You may recall that in an earlier post I thought I remembered a techno record made up of Braun appliance sounds? I’d wondered whether it was a figment of my imagination, since no amount of googling could turn up any mention of it. Well I wasn’t crazy, it exists! Braun fanatic and Objectifiers member Bharani Padmanabhan actually has the record in question, and sent me photos, above. He says there are no markings anywhere on the record, no artist name, no record label name, nothing. But it looks exactly as I remembered it. Why would I have that image stored away for 15 years? The brain is a strange instrument…

Bharani is lending me the record for a few weeks. To be continued…

– Gary

Categories: Musings

La musique des objets

I was having a conversation with a friend last night about the film, and about the music we’ll be using in it. (I also watched Chris Marker’s Sans Soleil again last night… such an amazing work. It makes me really jealous/insecure as a filmmaker. But that’s a good thing.)

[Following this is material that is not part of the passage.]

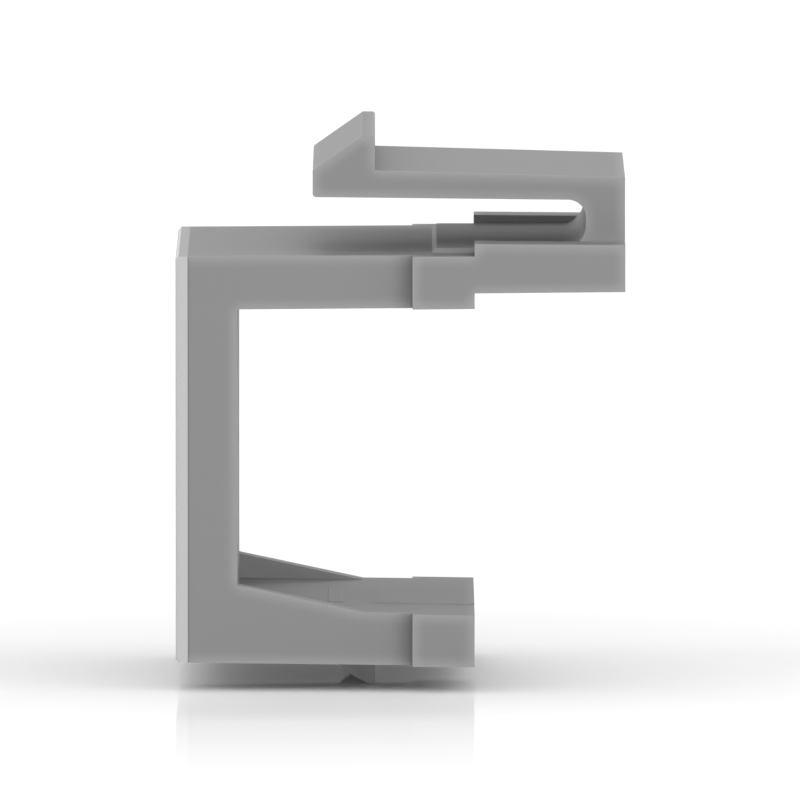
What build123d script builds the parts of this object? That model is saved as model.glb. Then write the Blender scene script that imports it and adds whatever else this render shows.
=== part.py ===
from build123d import *
import os
from math import radians, tan

# Blank insert that closes an unused port in an outlet plate or patch panel. It is
# moulded in one piece: a front wall, two arms, a fixed lip below and a snap latch that
# bends back over the upper arm like a hairpin. Sizes are in millimetres. The origin is
# the centre of the front face. X runs back from the face, Y across it and Z up.

# Front wall
face_width = 14.5
face_height = 16.3
wall_thickness = 2.45
face_chamfer = 0.12
rim_depth = 0.48        # band round the face that stands proud of the sides
rim_step = 0.03

# Arms, from the front face to their free ends
arm_length = 11.94
upper_arm_thickness = 2.13
lower_arm_thickness = 2.1
top_draft = 0.25        # degrees that each face leans as it runs back
ceiling_draft = 0.5
floor_draft = 0.9
base_draft = 0.55
side_draft = 0.7

# Wider blocks at the ends of both arms, which the latch rails continue
block_start = 9.46
rear_width = 16.1

# Gussets between the front wall and the lower arm, one at each side
gusset_reach = 7.48
gusset_height = 1.0
gusset_thickness = 0.9

# Low pads on the lower arm, in line before and behind the lip
pad_height = 0.04
front_pad_width = 6.0
front_pad_start = 6.1
front_pad_length = 0.56
rear_pad_width = 6.5
rear_pad_start = 7.6
rear_pad_ramp = 0.6

# Fixed lip under the lower arm
catch_distance = 7.95   # from the front face to both catch faces
lip_width = 8.5
lip_depth = 1.17
lip_tip = 0.2           # flat at the lip's lowest point
lip_slope = 28.0
lip_lead_slope = 45.0   # steeper start of the lip
lip_lead_depth = 0.66

# Snap latch: a lower leg, a bend at the rear and a beam that comes forward again
overall_depth = 17.95
latch_width = 12.7
leg_start = 10.43       # where the root reaches its full height
leg_rise = 0.185        # step from the arm's top up to the leg's
leg_thickness = 1.15
root_width = 12.1
root_depth = 0.3        # how far the root's sloping sides run down, into the arm
root_taper = 45.0
slot_height = 1.95      # gap between leg and beam at the bend
bend_thickness = 1.565  # rear wall of the bend
slot_lower_radius = 0.9
slot_upper_radius = 0.72
beam_front = 5.47
beam_thickness = 0.9    # at the rear face
beam_under_slope = 0.6
beam_top_slope = 1.58
beam_tip_radius = 0.14

# Hook on the beam
hook_rise = 1.39
hook_ramp = 1.98
hook_corner_radius = 0.12

# Rails beside the leg
rail_rise = 0.315       # above the leg
rail_height = 1.97
rail_top_slope = 0.45
rail_base_slope = 0.53

# Heights worked out from the sizes above
face_bottom = -face_height / 2
face_top = face_height / 2
base_end = face_bottom - arm_length * tan(radians(base_draft))
top_end = face_top + arm_length * tan(radians(top_draft))
inner_length = arm_length - wall_thickness
floor_height = face_bottom + lower_arm_thickness
floor_end = floor_height - inner_length * tan(radians(floor_draft))
ceiling_height = face_top - upper_arm_thickness
ceiling_end = ceiling_height + inner_length * tan(radians(ceiling_draft))
arm_top_at_leg = face_top + leg_start * tan(radians(top_draft))
leg_top = arm_top_at_leg + leg_rise
leg_base = leg_top - leg_thickness
slot_end = overall_depth - bend_thickness
slot_top = leg_top + slot_height
beam_under_front = slot_top + (slot_end - beam_front) * tan(radians(beam_under_slope))
beam_top_rear = slot_top + beam_thickness
beam_top_catch = beam_top_rear + (overall_depth - catch_distance) * tan(radians(beam_top_slope))
hook_top = beam_top_catch + hook_rise
hook_flat_start = beam_front + hook_ramp
rail_length = overall_depth - arm_length
rail_top = leg_top + rail_rise
rail_top_rear = rail_top - rail_length * tan(radians(rail_top_slope))
rail_base = rail_top - rail_height
rail_base_rear = rail_base + rail_length * tan(radians(rail_base_slope))
side_spread = block_start * tan(radians(side_draft))
front_pad_end = front_pad_start + front_pad_length
rear_pad_top = rear_pad_start + rear_pad_ramp

# Lip outline, from its tip forward and up to the lower arm
lip_bottom = face_bottom - lip_depth
lip_tip_start = catch_distance - lip_tip
lip_lead_end = lip_tip_start - (lip_depth - lip_lead_depth) / tan(radians(lip_slope))
lip_start = lip_lead_end - lip_lead_depth / tan(radians(lip_lead_slope))


def floor_at(distance):
    # Height of the lower arm's inner face at a distance behind the front face
    return floor_height - (distance - wall_thickness) * tan(radians(floor_draft))


with BuildPart() as keystone_blank:
    # Front wall and both arms as one side profile
    with BuildSketch(Plane.XZ) as frame_profile:
        with BuildLine():
            Polyline(
                (0, face_bottom),
                (0, face_top),
                (arm_length, top_end),
                (arm_length, ceiling_end),
                (wall_thickness, ceiling_height),
                (wall_thickness, floor_height),
                (arm_length, floor_end),
                (arm_length, base_end),
                close=True,
            )
        make_face()
    extrude(amount=rear_width / 2, both=True)

    # Gussets: a wedge in the lower corner with its middle cut out
    with BuildSketch(Plane.XZ) as gusset_profile:
        with BuildLine():
            Polyline(
                (wall_thickness, floor_height + gusset_height),
                (gusset_reach, floor_at(gusset_reach)),
                (wall_thickness, floor_height),
                close=True,
            )
        make_face()
    extrude(amount=rear_width / 2, both=True)
    with BuildSketch(Plane.XZ) as channel_profile:
        with BuildLine():
            Polyline(
                (wall_thickness, floor_height),
                (gusset_reach, floor_at(gusset_reach)),
                (gusset_reach, floor_height + gusset_height),
                (wall_thickness, floor_height + gusset_height),
                close=True,
            )
        make_face()
    extrude(amount=face_width / 2 - gusset_thickness, both=True, mode=Mode.SUBTRACT)

    # Outline from above: drafted sides that step out to the blocks
    with BuildSketch(Plane.XY) as plan_outline:
        with BuildLine():
            Polyline(
                (0, -face_width / 2),
                (rim_depth, -face_width / 2),
                (rim_depth, rim_step - face_width / 2),
                (block_start, -face_width / 2 - side_spread),
                (block_start, -rear_width / 2),
                (arm_length, -rear_width / 2),
                (arm_length, rear_width / 2),
                (block_start, rear_width / 2),
                (block_start, face_width / 2 + side_spread),
                (rim_depth, face_width / 2 - rim_step),
                (rim_depth, face_width / 2),
                (0, face_width / 2),
                close=True,
            )
        make_face()
    extrude(amount=face_height, both=True, mode=Mode.INTERSECT)

    # Low pads on the lower arm: a short one, and one that ramps up behind the lip
    with BuildSketch(Plane.XZ) as front_pad_profile:
        with BuildLine():
            Polyline(
                (front_pad_start, floor_at(front_pad_start)),
                (front_pad_start, floor_at(front_pad_start) + pad_height),
                (front_pad_end, floor_at(front_pad_end) + pad_height),
                (front_pad_end, floor_at(front_pad_end)),
                close=True,
            )
        make_face()
    extrude(amount=front_pad_width / 2, both=True)
    with BuildSketch(Plane.XZ) as rear_pad_profile:
        with BuildLine():
            Polyline(
                (rear_pad_start, floor_at(rear_pad_start)),
                (rear_pad_top, floor_at(rear_pad_top) + pad_height),
                (arm_length, floor_end + pad_height),
                (arm_length, floor_end),
                close=True,
            )
        make_face()
    extrude(amount=rear_pad_width / 2, both=True)

    # Fixed lip, from inside the lower arm down to its tip
    with BuildSketch(Plane.XZ) as lip_profile:
        with BuildLine():
            Polyline(
                (lip_start, face_bottom),
                (lip_lead_end, face_bottom - lip_lead_depth),
                (lip_tip_start, lip_bottom),
                (catch_distance, lip_bottom),
                (catch_distance, face_bottom + lower_arm_thickness / 2),
                (lip_start, face_bottom + lower_arm_thickness / 2),
                close=True,
            )
        make_face()
    extrude(amount=lip_width / 2, both=True)

    # Root of the leg, raised on the upper arm, with sloping sides
    with BuildSketch(Plane.XY.offset(leg_top)) as root_outline:
        with BuildLine():
            Polyline(
                (leg_start, -root_width / 2),
                (arm_length, -root_width / 2),
                (arm_length, root_width / 2),
                (leg_start, root_width / 2),
                close=True,
            )
        make_face()
    extrude(amount=-root_depth, taper=-root_taper)

    # Hairpin latch: leg, bend, beam and hook as one side profile
    with BuildSketch(Plane.XZ) as latch_profile:
        with BuildLine():
            Polyline(
                (arm_length, leg_top),
                (slot_end, leg_top),
                (slot_end, slot_top),
                (beam_front, beam_under_front),
                (beam_front, hook_top - hook_rise),
                (hook_flat_start, hook_top),
                (catch_distance, hook_top),
                (catch_distance, beam_top_catch),
                (overall_depth, beam_top_rear),
                (overall_depth, leg_base),
                (arm_length, leg_base),
                close=True,
            )
        make_face()
        slot_corners = latch_profile.vertices().filter_by_position(Axis.X, slot_end, slot_end)
        fillet(slot_corners.sort_by(Axis.Y)[0], radius=slot_lower_radius)
        slot_corners = latch_profile.vertices().filter_by_position(Axis.X, slot_end, slot_end)
        fillet(slot_corners.sort_by(Axis.Y)[-1], radius=slot_upper_radius)
        tip_corners = latch_profile.vertices().sort_by(Axis.X)[:2]
        fillet(tip_corners, radius=beam_tip_radius)
        hook_corners = latch_profile.vertices().filter_by_position(
            Axis.X, catch_distance, catch_distance
        )
        fillet(hook_corners.sort_by(Axis.Y)[-1], radius=hook_corner_radius)
    extrude(amount=latch_width / 2, both=True)

    # Rails that tie the leg to the ends of the upper arm's blocks
    with BuildSketch(Plane.XZ.offset(latch_width / 2)) as rail_profile:
        with BuildLine():
            Polyline(
                (arm_length, rail_base),
                (arm_length, rail_top),
                (overall_depth, rail_top_rear),
                (overall_depth, rail_base_rear),
                close=True,
            )
        make_face()
    extrude(amount=(rear_width - latch_width) / 2)
    mirror(about=Plane.XZ)

    # Small bevel round the front face
    front_face = keystone_blank.faces().sort_by(Axis.X)[0]
    chamfer(front_face.edges(), length=face_chamfer)

os.makedirs("parts", exist_ok=True)
keystone_blank.part.label = "keystone_blank"
export_step(keystone_blank.part, "parts/keystone_blank.step")
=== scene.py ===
import bpy
import math
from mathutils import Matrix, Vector


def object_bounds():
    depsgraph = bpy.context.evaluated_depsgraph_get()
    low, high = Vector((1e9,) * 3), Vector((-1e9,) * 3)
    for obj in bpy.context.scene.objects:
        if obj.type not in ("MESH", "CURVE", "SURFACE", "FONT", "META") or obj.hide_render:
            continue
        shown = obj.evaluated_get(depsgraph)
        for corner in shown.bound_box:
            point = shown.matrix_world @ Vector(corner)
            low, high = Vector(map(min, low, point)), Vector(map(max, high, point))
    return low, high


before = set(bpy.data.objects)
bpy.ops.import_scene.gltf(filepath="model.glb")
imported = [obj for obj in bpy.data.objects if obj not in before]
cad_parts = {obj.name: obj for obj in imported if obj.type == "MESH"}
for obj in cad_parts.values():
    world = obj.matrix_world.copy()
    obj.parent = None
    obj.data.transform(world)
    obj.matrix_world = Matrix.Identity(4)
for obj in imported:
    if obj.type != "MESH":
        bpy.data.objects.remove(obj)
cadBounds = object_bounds()
scene = bpy.context.scene
print("frame loaded, CAD box", [list(corner) for corner in cadBounds])

mm = 0.001


def addNode(tree, kind, place, **values):
    node = tree.nodes.new(kind)
    node.location = place
    for key, value in values.items():
        setattr(node, key, value)
    return node


def mathNode(tree, place, operation, *inputs):
    # one Math node, whose inputs may be sockets or plain numbers
    node = addNode(tree, "ShaderNodeMath", place, operation=operation)
    for socket, value in zip(node.inputs, inputs):
        if isinstance(value, bpy.types.NodeSocket):
            tree.links.new(value, socket)
        else:
            socket.default_value = value
    return node.outputs["Value"]


def mapRange(tree, place, value, fromRange, toRange, interpolation="LINEAR"):
    node = addNode(tree, "ShaderNodeMapRange", place, interpolation_type=interpolation)
    node.inputs["From Min"].default_value, node.inputs["From Max"].default_value = fromRange
    node.inputs["To Min"].default_value, node.inputs["To Max"].default_value = toRange
    tree.links.new(value, node.inputs["Value"])
    return node.outputs["Result"]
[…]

While I can’t talk about the music we’re using yet, something I brought up in the conversation has been bugging me. I could have sworn, maybe about 10 years ago, that someone did an electronic music record that was made up entirely of samples of noises from Braun products. It took the sounds of alarm clock beepings, blenders churning, etc., and used them as the instruments in the songs. Am I just imagining this??? It does sound like something I’d dream up. My friend, a musician, hadn’t heard of it, and I’ve googled six ways to Sunday but I can’t find any mention of it either. Maybe I’m just a bad googler.

Does anyone have any memory of a Braun techno record???